TASK BRIEF:
Return each line holding the string "with".

** Start of DATA SEGMENT **

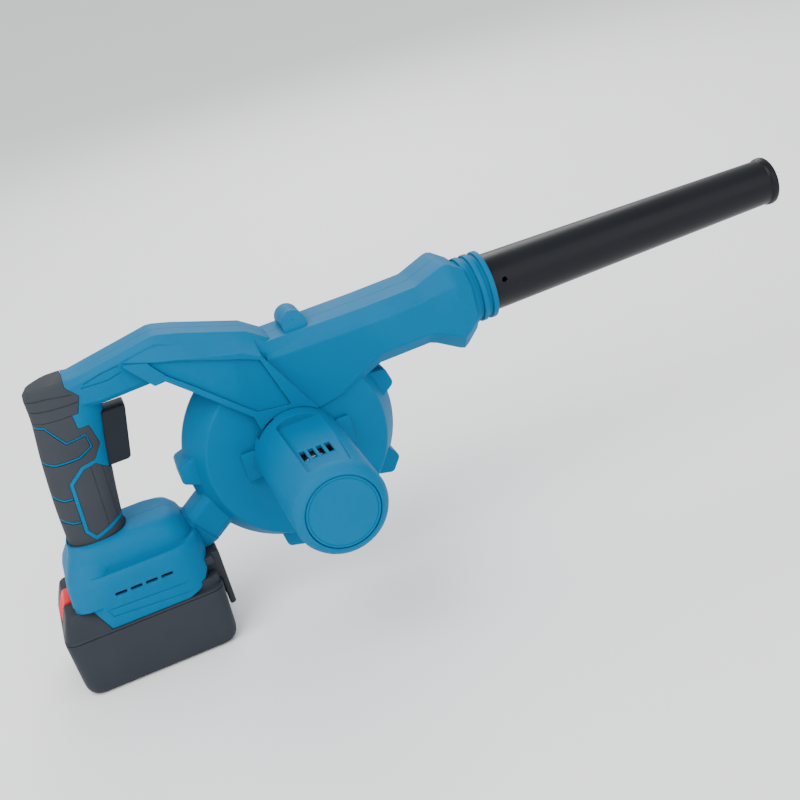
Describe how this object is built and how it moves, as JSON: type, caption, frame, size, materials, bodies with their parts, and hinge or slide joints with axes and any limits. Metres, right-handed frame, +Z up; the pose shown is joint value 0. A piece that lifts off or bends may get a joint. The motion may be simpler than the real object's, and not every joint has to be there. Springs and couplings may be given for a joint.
{
  "type": "leaf blower",
  "caption": "Cordless leaf blower: round fan housing with a side motor pod, long tapered nozzle, loop handle with rubber grip and trigger, and a slide-on battery pack.",
  "frame": {"origin": "a point on the battery pack's flat underside, in the housing's middle plane, a few millimetres behind the pack's middle", "axes": "+X the way the air leaves the nozzle, +Z up, -Y to the motor pod, +Y to the air intake"},
  "size_m": [0.571, 0.171, 0.2155],
  "materials": {
    "housing_plastic": "moulded blue plastic, fine satin texture",
    "nozzle_plastic": "black, semi-gloss, drawn marks along its length",
    "grip_rubber": "dark grey moulded rubber, fine grain",
    "pack_plastic": "dark grey, fine spark-eroded texture",
    "button_plastic": "red, satin",
    "cell_shell": "wrapped cell can, blue sleeve",
    "circuit_board": "green board, satin lacquer",
    "copper_parts": "copper, satin",
    "brass_parts": "brass, satin",
    "black_plastic": "black moulded plastic",
    "fan_plastic": "black glass-filled plastic",
    "magnet_iron": "dark sintered",
    "red_wire": "red insulation",
    "black_wire": "black insulation",
    "steel_parts": "zinc-plated steel"
  },
  "bodies": {
    "housing": {"right_housing": "housing_plastic", "left_housing": "housing_plastic", "housing_screw_1": "steel_parts", "housing_screw_2": "steel_parts", "housing_screw_3": "steel_parts", "housing_screw_4": "steel_parts", "housing_screw_5": "steel_parts", "housing_screw_6": "steel_parts", "housing_screw_7": "steel_parts", "grip_wrap": "grip_rubber", "grip_front_pad": "grip_rubber", "grip_top_cap": "grip_rubber", "switch_module": "black_plastic", "trigger_spring": "steel_parts", "terminal_block": "black_plastic", "terminal_blade_plus": "brass_parts", "terminal_blade_minus": "brass_parts", "control_board": "circuit_board", "supply_wire_red": "red_wire", "supply_wire_black": "black_wire", "motor_wire_red": "red_wire", "motor_wire_black": "black_wire", "motor_pod": "housing_plastic", "pod_end_cap": "housing_plastic", "motor_can": "steel_parts", "motor_end_bell": "black_plastic", "front_bearing": "steel_parts", "rear_bearing": "steel_parts", "magnet_upper": "magnet_iron", "magnet_lower": "magnet_iron", "brush_front": "magnet_iron", "brush_rear": "magnet_iron", "outlet_sleeve": "housing_plastic"},
    "rotor": {"motor_shaft": "steel_parts", "rotor_core": "copper_parts", "commutator": "copper_parts", "impeller": "fan_plastic", "impeller_nut": "brass_parts"},
    "nozzle": {"nozzle_tube": "nozzle_plastic"},
    "intake": {"intake_cover": "housing_plastic"},
    "trigger": {"trigger": "black_plastic", "switch_plunger": "brass_parts"},
    "battery": {"battery_lower_case": "pack_plastic", "battery_upper_case": "pack_plastic", "cell_1_1": "cell_shell", "cell_1_2": "cell_shell", "cell_1_3": "cell_shell", "cell_1_4": "cell_shell", "cell_1_5": "cell_shell", "cell_2_1": "cell_shell", "cell_2_2": "cell_shell", "cell_2_3": "cell_shell", "cell_2_4": "cell_shell", "cell_2_5": "cell_shell", "battery_board": "circuit_board", "battery_contact_plus": "copper_parts", "battery_contact_minus": "copper_parts", "button_spring": "steel_parts"},
    "button": {"battery_button": "button_plastic"}
  },
  "joints": [
    {"name": "fan_spin", "type": "hinge", "parent": "housing", "child": "rotor", "pos_m": [0.1343, 0, 0.1128], "axis": [0, 1, 0], "continuous": true},
    {"name": "trigger_pull", "type": "slide", "parent": "housing", "child": "trigger", "axis": [-1, 0, 0], "range_m": [0, 0.0065], "stiffness_N_per_m": 1000, "springref_m": -0.002, "deforming": ["trigger_spring"]},
    {"name": "nozzle_twist", "type": "hinge", "parent": "housing", "child": "nozzle", "pos_m": [0.261, 0, 0.1667], "axis": [1, 0, 0], "range_deg": [0, 30]},
    {"name": "intake_twist", "type": "hinge", "parent": "housing", "child": "intake", "pos_m": [0.1343, 0.027, 0.1128], "axis": [0, 1, 0], "range_deg": [0, 20]},
    {"name": "battery_slide", "type": "slide", "parent": "housing", "child": "battery", "axis": [-1, 0, 0], "range_m": [0, 0.09]},
    {"name": "button_press", "type": "slide", "parent": "battery", "child": "button", "axis": [0, 0, -1], "range_m": [0, 0.003], "stiffness_N_per_m": 800, "springref_m": -0.002, "deforming": ["button_spring"]}
  ]
}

** End of DATA SEGMENT **

CORRECT RESPONSE:
Describe how this object is built and how it moves, as JSON: type, caption, frame, size, materials, bodies with their parts, and hinge or slide joints with axes and any limits. Metres, right-handed frame, +Z up; the pose shown is joint value 0. A piece that lifts off or bends may get a joint. The motion may be simpler than the real object's, and not every joint has to be there. Springs and couplings may be given for a joint.
  "caption": "Cordless leaf blower: round fan housing with a side motor pod, long tapered nozzle, loop handle with rubber grip and trigger, and a slide-on battery pack.",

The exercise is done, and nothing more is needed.